Because they are on a journey, they do not know what is coming next: they do not have the final answers. Pilgrims are constantly subject to surprises and have to take risks.

God in All Things, Gerard W Hughes S.J.

And I know I don’t have answers. There were risks on my tour…the track on Peddars way disappeared at times and it felt like I was traveling through jungle: my bike got damaged and I had to replace the back wheel. And yet, on this track I encountered the surprise of the stone carved cross:

Stone carved cross on Peddars Way. Summer tour 2019.

And even though I wouldn’t want to do it again, I’m still glad I did it the first time, because I wouldn’t want to have missed it. A strange parallel: I can think of mistakes in my life that I wouldn’t want to make again, but I wouldn’t change it if I had the time again, because of what has come out of it. And again, thinking about what comes out of it, Gerry Hughes says:

…reaching my destination is of minor importance compared with the lessons I learned through the journey itself.
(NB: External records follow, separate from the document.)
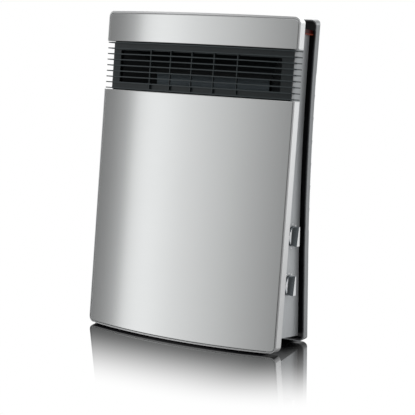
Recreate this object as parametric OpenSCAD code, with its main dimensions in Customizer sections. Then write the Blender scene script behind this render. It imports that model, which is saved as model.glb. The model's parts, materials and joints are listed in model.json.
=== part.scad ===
// Fan convector heater, upright and slim, leaning back on its front panel.
// Millimetres. Z up, front faces -Y, X to the right as seen from the front.
// "lean" coordinates are tilted back with the front panel: y is depth, z runs up the panel.

/* [Overall] */
// width of the front panels and the rear cover
width = 282; // [260:300]
// how far the middle of the front panel stands ahead of its side edges
bow = 17.5; // [12:24]
// backward lean of the front panel, degrees
lean_deg = 7.5; // [5:10]
// length of the front panel along the lean
panel_len = 403.2; // [380:410]
// front view corner radius
corner_r = 8; // [5:12]

/* [Front panels] */
// metal skin thickness
skin_t = 1.5; // [1:0.1:2]
// depth of the frame's side returns behind the front edge
frame_depth = 9.4; // [8:0.1:14]
// lean height where the lower panel ends
outlet_lo = 304.4; // [300:308]
// lean height where the upper panel starts
outlet_hi = 364.8; // [360:368]

/* [Outlet grille] */
// number of horizontal fins
fin_count = 9; // [7:11]
// fin thickness
fin_t = 1.3; // [1:0.1:2]
// spacing of the vertical ribs
rib_step = 32; // [28:36]

/* [Body] */
// body inset from the panel's side edges
body_inset = 8; // [6:10]
// body wall thickness
body_t = 2; // [1.5:0.1:3]
// radius of the body's rear vertical corners
body_r = 5; // [4:10]
// lean height of the body's underside
body_lo = 17.5; // [12:20]
// lean height of the top of the body shell
body_hi = 384.8; // [380:388]

/* [Rear cover] */
// depth of the rear face at the floor
rear_y = 79; // [75:85]
// radius of the rear cover's backward curve
rear_r = 2100; // [1800:2600]
// height where the curve starts
rear_z0 = 85; // [60:120]
// depth of the rear cover's rim
rim_depth = 11; // [8:14]
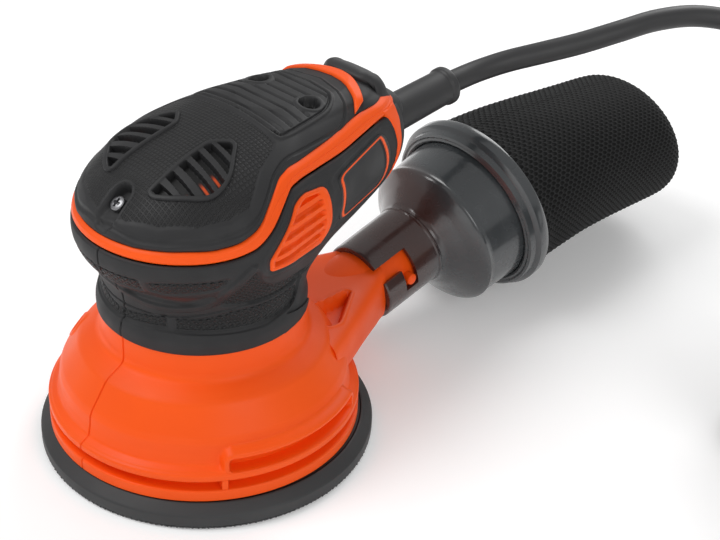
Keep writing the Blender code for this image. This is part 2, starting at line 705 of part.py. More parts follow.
def build():
    clear_scene()
    orange = material("orange_shell", (0.90, 0.13, 0.02), 0.42)
    black = material("black_grip", (0.035, 0.035, 0.037), 0.62)
    grey = material("grey_platen", (0.12, 0.12, 0.12), 0.5)
    smoke = material("smoked_canister", (0.07, 0.075, 0.08), 0.18)
    cord_black = material("cord_jacket", (0.04, 0.04, 0.042), 0.55)
    rubber = material("black_rubber", (0.03, 0.03, 0.03), 0.75)
    foam = material("pad_foam", (0.03, 0.03, 0.03), 0.85)
    hooks = material("hook_fabric", (0.02, 0.02, 0.02), 0.95)
    steel = material("steel", (0.55, 0.55, 0.56), 0.3, 1.0)
    copper = material("copper_winding", (0.72, 0.33, 0.16), 0.4, 1.0)
    brass = material("brass", (0.75, 0.58, 0.28), 0.35, 1.0)
    alloy = material("cast_aluminium", (0.6, 0.6, 0.61), 0.45, 1.0)
    bag = material("bag_mesh", (0.03, 0.03, 0.03), 0.9)
    make_housing(orange)
    make_grips(black, foam)
    make_top_cover(black)
    make_cover_screws(steel)
    make_switch(rubber, foam)
    make_cord(cord_black, steel)
    make_motor(steel, copper, grey, brass)
    make_drive(steel, grey, alloy)
    make_pad(foam, grey, hooks, rubber, steel)
    make_canister(smoke)
    make_bag(bag)


build()
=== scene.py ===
import math

import bpy
import numpy as np
from mathutils import Matrix, Vector


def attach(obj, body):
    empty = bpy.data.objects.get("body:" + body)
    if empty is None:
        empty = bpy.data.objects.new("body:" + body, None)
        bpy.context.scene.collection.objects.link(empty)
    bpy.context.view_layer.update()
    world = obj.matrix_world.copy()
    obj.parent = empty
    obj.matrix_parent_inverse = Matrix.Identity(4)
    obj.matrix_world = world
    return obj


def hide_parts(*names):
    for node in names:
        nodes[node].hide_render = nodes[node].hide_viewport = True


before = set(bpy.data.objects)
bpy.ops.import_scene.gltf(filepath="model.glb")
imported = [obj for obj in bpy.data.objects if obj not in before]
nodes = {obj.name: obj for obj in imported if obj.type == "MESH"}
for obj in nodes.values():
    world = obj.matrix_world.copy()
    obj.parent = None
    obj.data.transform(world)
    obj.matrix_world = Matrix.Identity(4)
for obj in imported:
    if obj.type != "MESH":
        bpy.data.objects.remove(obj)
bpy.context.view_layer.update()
print("frame loaded:", len(nodes), "nodes")


# camera, light and floor

view = {"lens": 70, "azimuth": 44.5, "elevation": 31.25, "roll": 2.66, "place": (0.3394, -0.2653, 0.3299)}


def makeCamera():
    turn, rise, roll = (math.radians(view[key]) for key in ("azimuth", "elevation", "roll"))
    back = Vector((math.sin(turn) * math.cos(rise), -math.cos(turn) * math.cos(rise), math.sin(rise)))
    level = Vector((math.cos(turn), math.sin(turn), 0))
    above = back.cross(level)
    right = level * math.cos(roll) + above * math.sin(roll)
    up = above * math.cos(roll) - level * math.sin(roll)
    data = bpy.data.cameras.new("studioCamera")
    data.lens = view["lens"]
    data.sensor_width = 36
    data.clip_start = 0.01
    camera = bpy.data.objects.new("studioCamera", data)
    bpy.context.scene.collection.objects.link(camera)
    camera.matrix_world = Matrix((right, up, back)).transposed().to_4x4()
    camera.location = view["place"]
    bpy.context.scene.camera = camera


studio = {
    "key": {"place": (-0.45, -0.70, 1.30), "size": 0.8, "power": 9.5},
    "side": {"place": (1.15, -0.15, 0.75), "size": 0.8, "power": 3.6},
    "rim": {"place": (-0.35, 1.25, 0.95), "size": 0.9, "power": 7},
    "low": {"place": (0.55, -1.0, 0.22), "size": 0.6, "power": 0.8},
    "sky": 0.50,
}


def makeLights():
    for name in ("key", "side", "rim", "low"):
        lamp = bpy.data.lights.new(name + "Light", "AREA")
        lamp.shape = "DISK"
        lamp.size = studio[name]["size"]
        lamp.energy = studio[name]["power"]
        item = bpy.data.objects.new(name + "Light", lamp)
        item.location = studio[name]["place"]
        item.rotation_euler = (Vector((0, 0.08, 0.05)) - item.location).to_track_quat("-Z", "Y").to_euler()
        bpy.context.scene.collection.objects.link(item)
    world = bpy.data.worlds.new("paleRoom")
    world.use_nodes = True
    sky = world.node_tree.nodes["Background"]
    sky.inputs["Color"].default_value = (1, 1, 1, 1)
    sky.inputs["Strength"].default_value = studio["sky"]
    bpy.context.scene.world = world
    bpy.context.scene.view_settings.view_transform = "Standard"


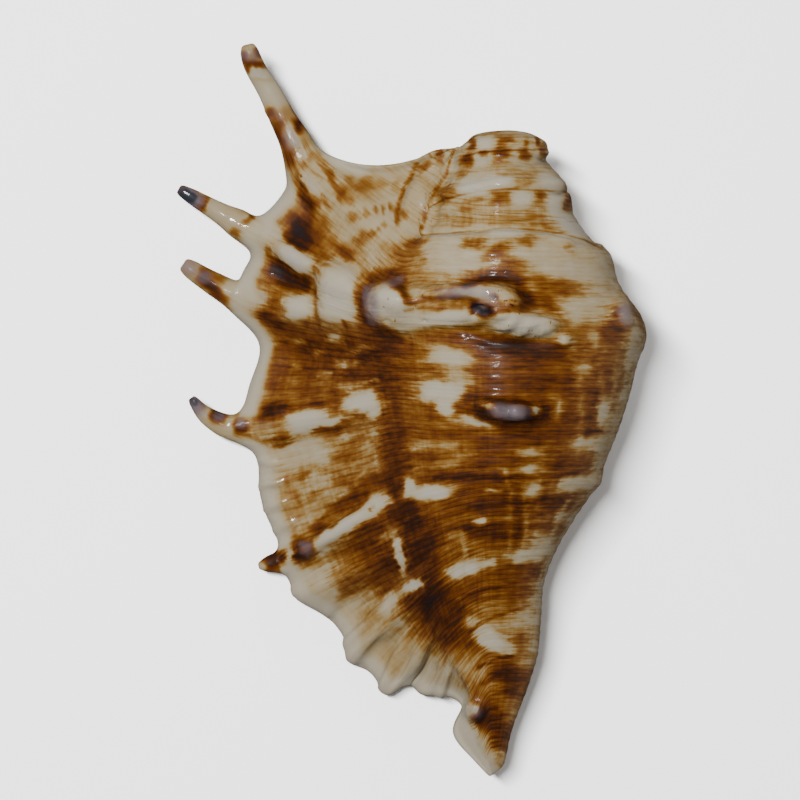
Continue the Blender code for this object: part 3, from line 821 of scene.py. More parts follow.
# %% Folds and warts
# x, y, half length, half width, turn and rise in mm.
FOLDS = {
    "left lobe": (392, 305, 27, 23, -15, 0.7),
    "left summit": (392, 297, 16, 11, -25, 0.8),
    "bridge groove": (450, 301, 27, 4, 2, -0.9),
    "white fold of the bridge": (448, 319, 36, 9, 4, 1.5),
    "upper fold of the bridge": (462, 291, 28, 6, 2, 1.2),
    "right lobe": (498, 300, 22, 15, -14, 0.7),
    "right summit": (500, 294, 13, 6, -15, 0.5),
    "dark hollow": (480, 310, 8, 5, 5, -1.7),
    "wart right of the hollow": (512, 305, 6, 4, 0, 0.7),
    "wart below it": (502, 313, 5, 3, 20, 0.6),
    "tail": (525, 325, 34, 12, -8, 1.1),
    "tail fold 1": (504, 324, 12, 4, 35, 0.8),
    "tail groove 1": (514, 330, 12, 2.8, 35, -0.8),
    "tail fold 2": (522, 326, 12, 4, 35, 0.7),
    "tail groove 2": (531, 333, 11, 2.8, 40, -0.7),
    "tail groove 3": (496, 331, 12, 2.8, 30, -0.6),
    "tail fold 3": (546, 326, 13, 6, -5, 0.8),
    "dent in the left lobe": (408, 291, 8, 5, -40, -0.8),
    "pit 1": (387, 320, 2.2, 2.2, 0, -0.5),
    "pit 2": (427, 318, 2.2, 2.2, 0, -0.5),
    "pit 3": (552, 325, 2.4, 2.4, 0, -0.6),
    "pit 4": (497, 296, 2.4, 2.4, 0, -0.6),
    "pit 5": (372, 306, 2.2, 2.6, 0, -0.4),
    "bump after the tail": (564, 340, 5, 6, 0, 0.9),
}
print(len(FOLDS), "folds so far")

# %% Folds: the second and the right knob
FOLDS.update({
    "second knob": (510, 411, 23, 9, -4, 1.6),
    "dent in the second knob": (507, 413, 2.6, 6, 0, -0.8),
    "horn of the second knob": (486, 405, 11, 5, -16, 1.0),
    "second knob's left lump": (496, 411, 6, 7, 0, 0.5),
    "second knob's right lump": (519, 412, 8, 6, 0, 0.5),
    "dent on the second knob's top": (511, 404, 5, 3, 0, -0.5),
    "second knob's end": (533, 412, 5, 6, 0, 0.6),
    "right knob": (623, 312, 10, 16, 18, 0.9),
})
print(len(FOLDS), "folds so far")

# %% [markdown]
# The lip carries blocks and warts where the fingers' ribs begin, and its lower edge is fluted, as
# it grew in folds towards the canal.

# %% Folds: the blocks and the fingers' warts
FOLDS.update({
    "pillow": (337, 296, 19, 28, 0, 1.7),
    "lilac block": (294, 259, 20, 9, -40, 1.1),
    "square block": (298, 307, 14, 14, 0, 0.9),
    "between the blocks": (290, 281, 18, 9, -40, -0.7),
    "fourth finger's wart": (277, 411, 12, 6, 10, 0.8),
    "fourth finger's lower wart": (283, 439, 10, 6, 20, 0.7),
    "fourth finger's band": (241, 423, 8, 7, 0, 0.5),
    "fourth block": (362, 403, 18, 9, 16, 0.4),
    "fifth finger's ridge": (345, 525, 42, 6, 33, 1.2),
    "fifth finger's band": (304, 550, 10, 9, 35, 0.8),
    "posterior finger's bump": (267, 112, 4, 5, 0, 0.3),
    "posterior finger's rib": (312, 192, 7, 30, 26, 0.7),
})
print(len(FOLDS), "folds so far")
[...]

God in All Things, Gerard W Hughes S.J.

but also, in apparent contradiction:

Pilgrimage mirrors life in that it needs direction and purpose.

God in All Things, Gerard W Hughes S.J.

Again, this rings true. I have my accommodation already booked and a set number of miles to cycle in order to get there – direction and purpose. But the road is unfamiliar to me. It is mapped out, and I set off, possibly with some ideas about where and when I will stop, but it doesn’t always happen in the way I have planned. In terms of where I stopped to pray, these were left mostly to be encountered on the way, trusting that I would find Him there on the journey.

God is on the journey all the time, not just at the end of it.

God in All Things, Gerard W Hughes S.J.

I found it to be the case. There was one place I traveled through, and it was lunchtime and raining, so a good time to stop. But the place was dedicated to Mammon, and I experienced such a revulsion there that I kept on going, shaking the dust off of my feet as I left. I ate my lunch sitting in a lay by on a busy road, contemplating the strength of the revulsion I had felt passing through the previous town.

St. Ignatius himself was of course a pilgrim, and in a far more serious way than I am describing here, or that I could even aspire to. Brian Grogan S.J. in his book about St Ignatius says:

The pilgrim is one who ventures into a foreign land, who makes himself an alien, who loses contact with the familiar props of his ordinary life, and who deprives himself of all help other than the charity that people show to those whom they do not know, but who have the indications of being poor.

Alone and on Foot, Ignatius of Loyola, Brian Grogan S.J.

In the film, The Way, the father character, played by Martin Sheen, is criticized by one of his fellow pilgrims because he has the back up of his credit card and his wealth. I felt this criticism, because I am fully aware of the structures I put in place to keep myself safe on my trip.

There is a tension here, as perhaps there is in all aspects of life – the need to make plans versus complete trust in God. Perhaps the physical journey, the pilgrimage, is a fractal pattern of the movement in life itself; from self reliance to complete trust and reliance on God and those He works through on our journey. We have to recognise God in others.

Each one of us lives within this Trinity, so my life is essentially a life of relatedness: a relatedness not only to the three divine persons but to every human being and to the whole of creation.

All Things, Gerard W Hughes S.J.

In the life of St. Ignatius, we have an inspiring example of what that means. Ignatius is attributed as saying after all:

Act as if everything depended on you; trust as if everything depended on God.

Saint Ignatius of Loyola

And finally, to the last part of the trailer of the film The Way:

Oh, you can do this on a bike? Why the hell are we walking?

Joost, The Way.

Suffice to say, I have a desire to do just that, El Camino, by bike.